__Task description__: Reproduce all the entries exactly.

Dataset rows start

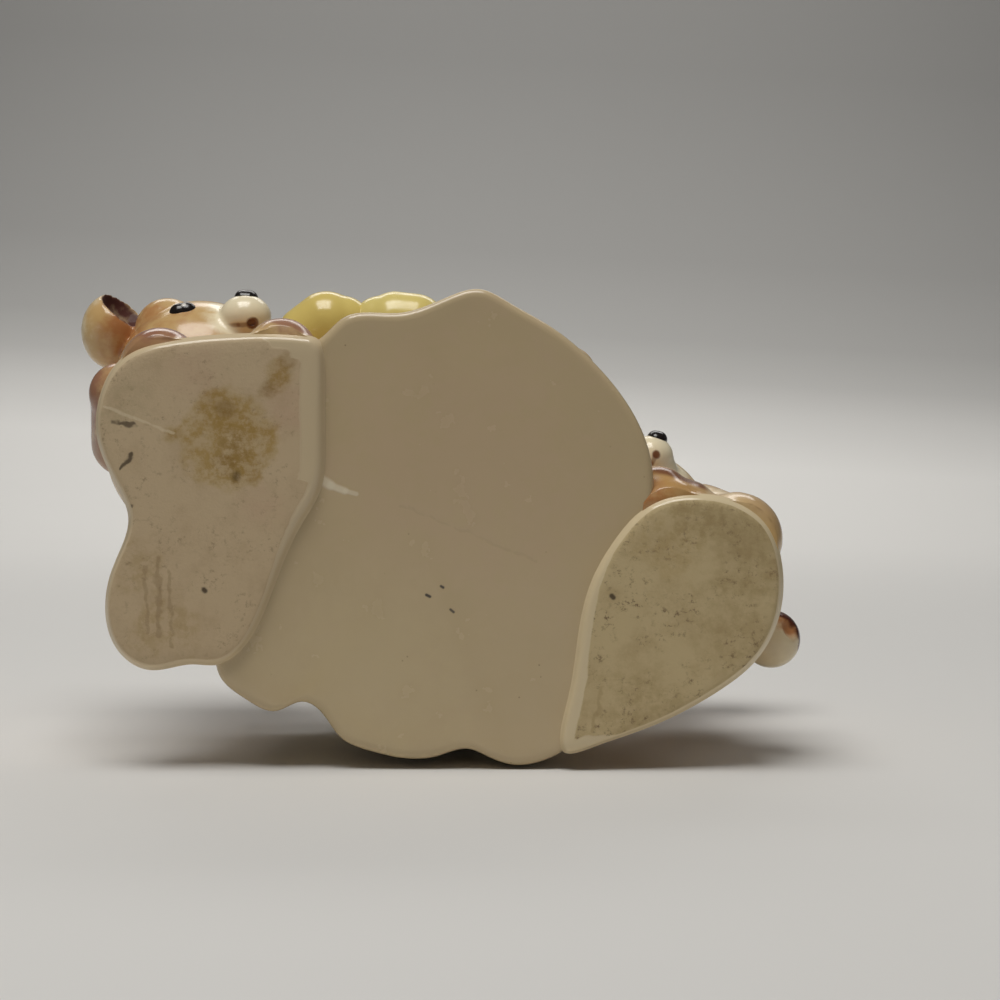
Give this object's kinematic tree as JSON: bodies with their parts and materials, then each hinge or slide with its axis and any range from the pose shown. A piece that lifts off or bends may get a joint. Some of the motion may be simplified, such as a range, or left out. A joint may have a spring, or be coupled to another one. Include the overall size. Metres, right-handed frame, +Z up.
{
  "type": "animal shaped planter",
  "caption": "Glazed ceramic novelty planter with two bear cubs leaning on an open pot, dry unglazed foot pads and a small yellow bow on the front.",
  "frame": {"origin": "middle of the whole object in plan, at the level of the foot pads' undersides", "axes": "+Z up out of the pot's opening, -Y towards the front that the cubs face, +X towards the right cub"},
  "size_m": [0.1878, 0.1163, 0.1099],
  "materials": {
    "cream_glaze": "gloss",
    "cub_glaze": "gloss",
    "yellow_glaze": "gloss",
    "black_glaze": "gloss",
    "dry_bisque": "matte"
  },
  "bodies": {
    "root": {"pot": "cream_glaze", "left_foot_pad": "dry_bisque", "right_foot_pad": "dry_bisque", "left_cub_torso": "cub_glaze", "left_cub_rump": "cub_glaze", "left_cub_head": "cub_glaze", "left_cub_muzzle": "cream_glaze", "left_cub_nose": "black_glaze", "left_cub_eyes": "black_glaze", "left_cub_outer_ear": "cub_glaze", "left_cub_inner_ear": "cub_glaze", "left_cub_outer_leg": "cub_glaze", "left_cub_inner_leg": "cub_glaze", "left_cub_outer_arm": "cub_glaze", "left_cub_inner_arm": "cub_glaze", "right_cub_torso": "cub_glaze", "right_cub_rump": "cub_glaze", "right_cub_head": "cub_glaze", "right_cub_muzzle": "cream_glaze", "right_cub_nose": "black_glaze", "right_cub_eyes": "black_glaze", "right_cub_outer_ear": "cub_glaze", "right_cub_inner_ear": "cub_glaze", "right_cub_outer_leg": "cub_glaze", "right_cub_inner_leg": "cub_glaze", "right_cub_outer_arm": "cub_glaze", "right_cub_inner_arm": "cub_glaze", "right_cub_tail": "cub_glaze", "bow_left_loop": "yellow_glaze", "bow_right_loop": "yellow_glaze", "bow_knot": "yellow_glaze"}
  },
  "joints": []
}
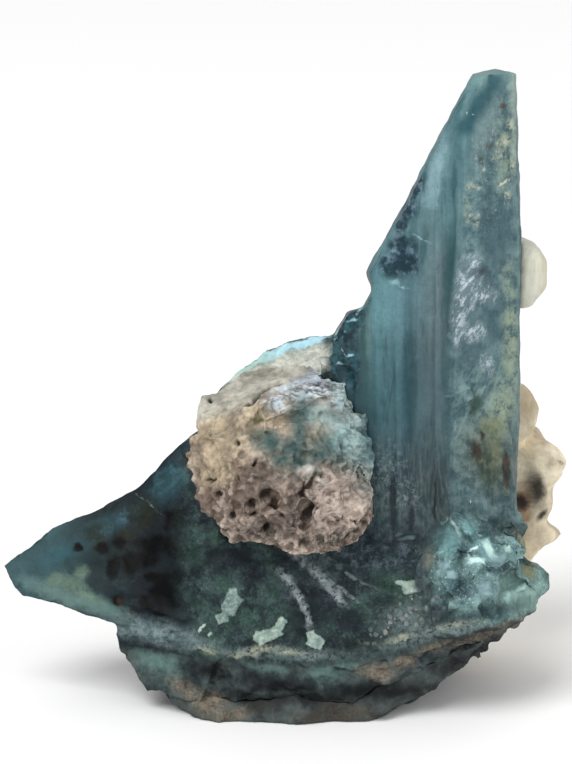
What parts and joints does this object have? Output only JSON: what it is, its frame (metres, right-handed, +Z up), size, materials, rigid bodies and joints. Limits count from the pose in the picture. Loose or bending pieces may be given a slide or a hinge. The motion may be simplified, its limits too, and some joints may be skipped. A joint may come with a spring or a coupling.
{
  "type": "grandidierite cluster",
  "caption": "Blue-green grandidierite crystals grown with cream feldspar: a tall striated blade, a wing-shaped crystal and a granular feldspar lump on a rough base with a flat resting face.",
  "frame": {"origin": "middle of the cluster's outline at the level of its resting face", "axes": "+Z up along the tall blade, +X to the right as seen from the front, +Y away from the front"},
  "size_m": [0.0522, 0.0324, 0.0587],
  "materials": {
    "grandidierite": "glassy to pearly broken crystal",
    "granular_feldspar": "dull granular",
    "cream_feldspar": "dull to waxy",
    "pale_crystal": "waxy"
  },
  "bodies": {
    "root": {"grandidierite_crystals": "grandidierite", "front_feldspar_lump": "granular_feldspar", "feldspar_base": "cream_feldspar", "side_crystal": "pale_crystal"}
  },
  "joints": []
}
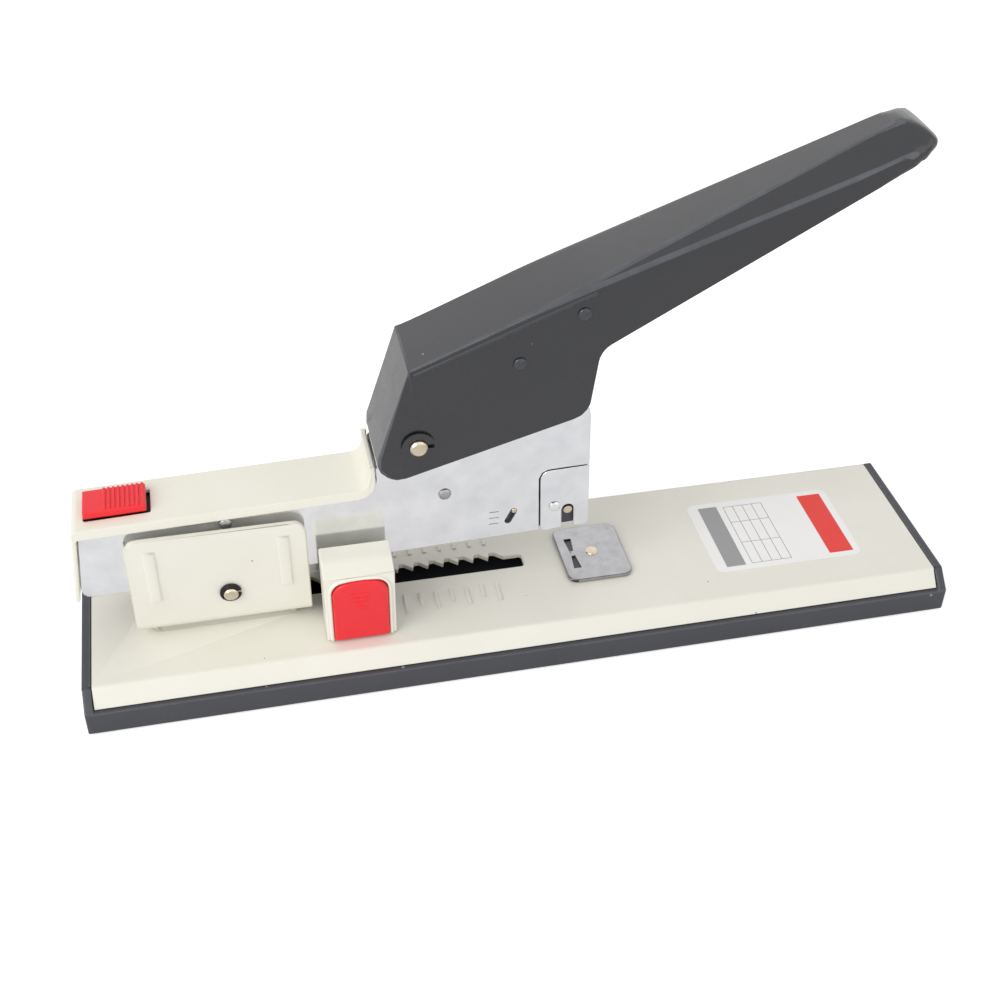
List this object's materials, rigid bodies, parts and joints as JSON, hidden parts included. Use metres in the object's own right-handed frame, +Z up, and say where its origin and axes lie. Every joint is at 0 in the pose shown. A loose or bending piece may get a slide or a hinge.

Dataset rows end

__Output for this exercise__:
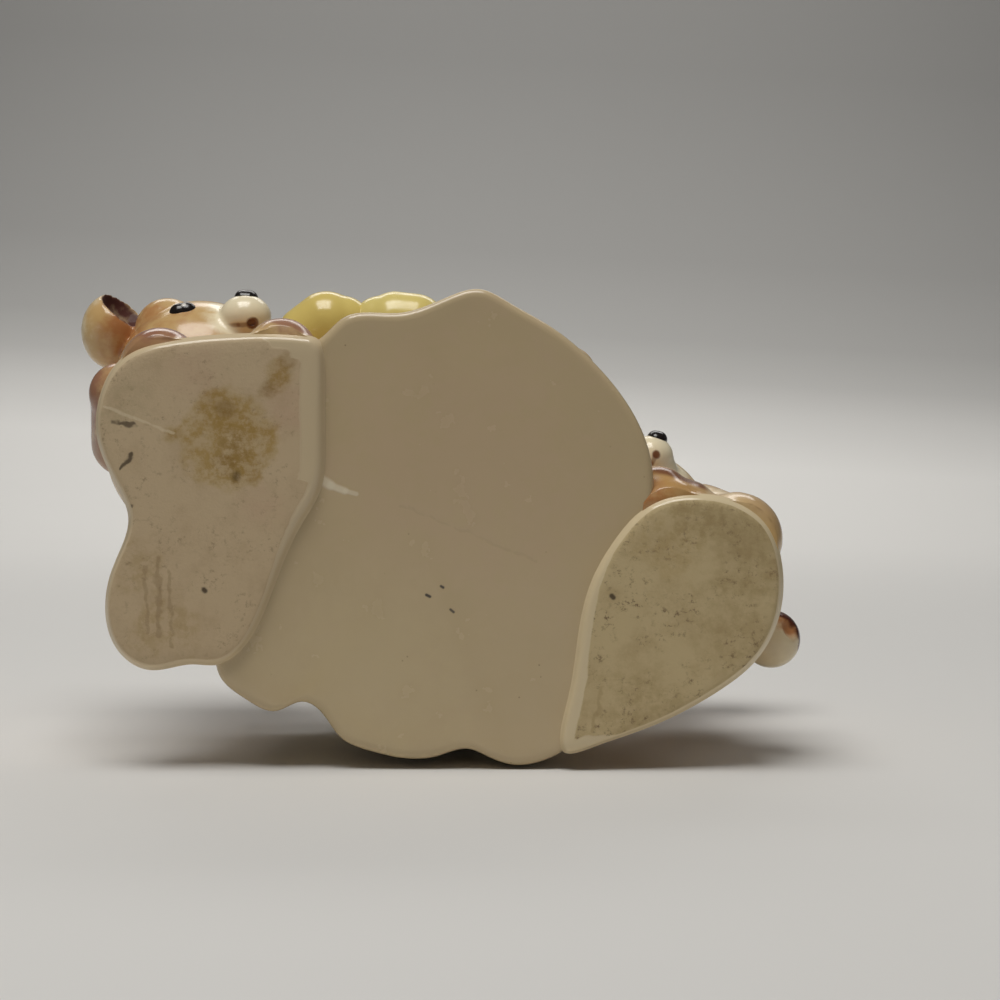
Give this object's kinematic tree as JSON: bodies with their parts and materials, then each hinge or slide with its axis and any range from the pose shown. A piece that lifts off or bends may get a joint. Some of the motion may be simplified, such as a range, or left out. A joint may have a spring, or be coupled to another one. Include the overall size. Metres, right-handed frame, +Z up.
{
  "type": "animal shaped planter",
  "caption": "Glazed ceramic novelty planter with two bear cubs leaning on an open pot, dry unglazed foot pads and a small yellow bow on the front.",
  "frame": {"origin": "middle of the whole object in plan, at the level of the foot pads' undersides", "axes": "+Z up out of the pot's opening, -Y towards the front that the cubs face, +X towards the right cub"},
  "size_m": [0.1878, 0.1163, 0.1099],
  "materials": {
    "cream_glaze": "gloss",
    "cub_glaze": "gloss",
    "yellow_glaze": "gloss",
    "black_glaze": "gloss",
    "dry_bisque": "matte"
  },
  "bodies": {
    "root": {"pot": "cream_glaze", "left_foot_pad": "dry_bisque", "right_foot_pad": "dry_bisque", "left_cub_torso": "cub_glaze", "left_cub_rump": "cub_glaze", "left_cub_head": "cub_glaze", "left_cub_muzzle": "cream_glaze", "left_cub_nose": "black_glaze", "left_cub_eyes": "black_glaze", "left_cub_outer_ear": "cub_glaze", "left_cub_inner_ear": "cub_glaze", "left_cub_outer_leg": "cub_glaze", "left_cub_inner_leg": "cub_glaze", "left_cub_outer_arm": "cub_glaze", "left_cub_inner_arm": "cub_glaze", "right_cub_torso": "cub_glaze", "right_cub_rump": "cub_glaze", "right_cub_head": "cub_glaze", "right_cub_muzzle": "cream_glaze", "right_cub_nose": "black_glaze", "right_cub_eyes": "black_glaze", "right_cub_outer_ear": "cub_glaze", "right_cub_inner_ear": "cub_glaze", "right_cub_outer_leg": "cub_glaze", "right_cub_inner_leg": "cub_glaze", "right_cub_outer_arm": "cub_glaze", "right_cub_inner_arm": "cub_glaze", "right_cub_tail": "cub_glaze", "bow_left_loop": "yellow_glaze", "bow_right_loop": "yellow_glaze", "bow_knot": "yellow_glaze"}
  },
  "joints": []
}
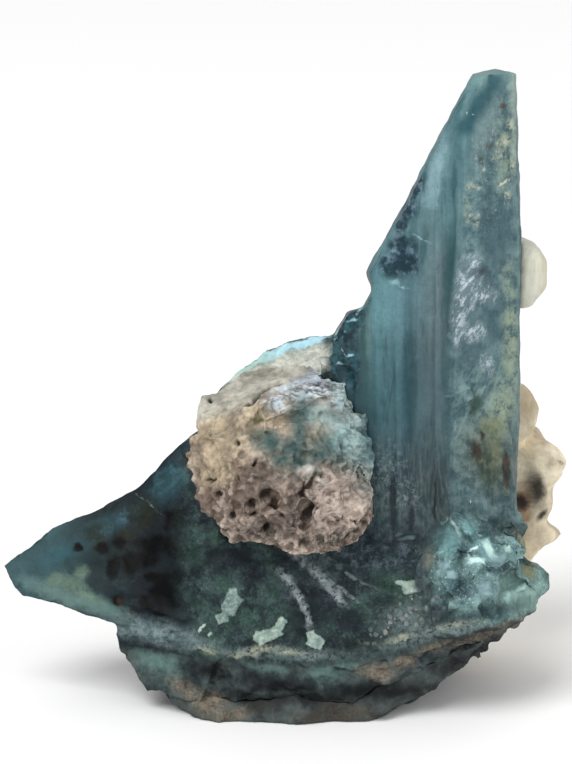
What parts and joints does this object have? Output only JSON: what it is, its frame (metres, right-handed, +Z up), size, materials, rigid bodies and joints. Limits count from the pose in the picture. Loose or bending pieces may be given a slide or a hinge. The motion may be simplified, its limits too, and some joints may be skipped. A joint may come with a spring or a coupling.
{
  "type": "grandidierite cluster",
  "caption": "Blue-green grandidierite crystals grown with cream feldspar: a tall striated blade, a wing-shaped crystal and a granular feldspar lump on a rough base with a flat resting face.",
  "frame": {"origin": "middle of the cluster's outline at the level of its resting face", "axes": "+Z up along the tall blade, +X to the right as seen from the front, +Y away from the front"},
  "size_m": [0.0522, 0.0324, 0.0587],
  "materials": {
    "grandidierite": "glassy to pearly broken crystal",
    "granular_feldspar": "dull granular",
    "cream_feldspar": "dull to waxy",
    "pale_crystal": "waxy"
  },
  "bodies": {
    "root": {"grandidierite_crystals": "grandidierite", "front_feldspar_lump": "granular_feldspar", "feldspar_base": "cream_feldspar", "side_crystal": "pale_crystal"}
  },
  "joints": []
}
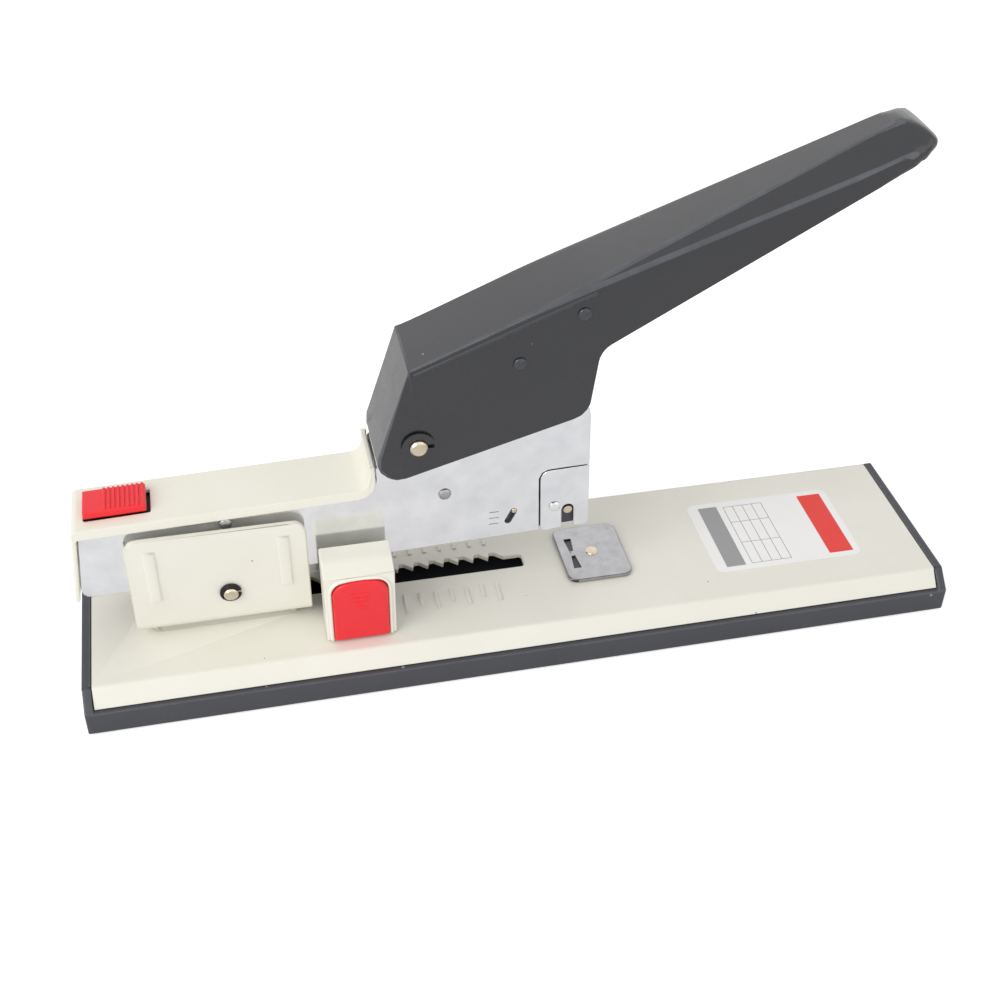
List this object's materials, rigid bodies, parts and joints as JSON, hidden parts included. Use metres in the object's own right-handed frame, +Z up, and say where its origin and axes lie. Every joint is at 0 in the pose shown. A loose or bending piece may get a slide or a hinge.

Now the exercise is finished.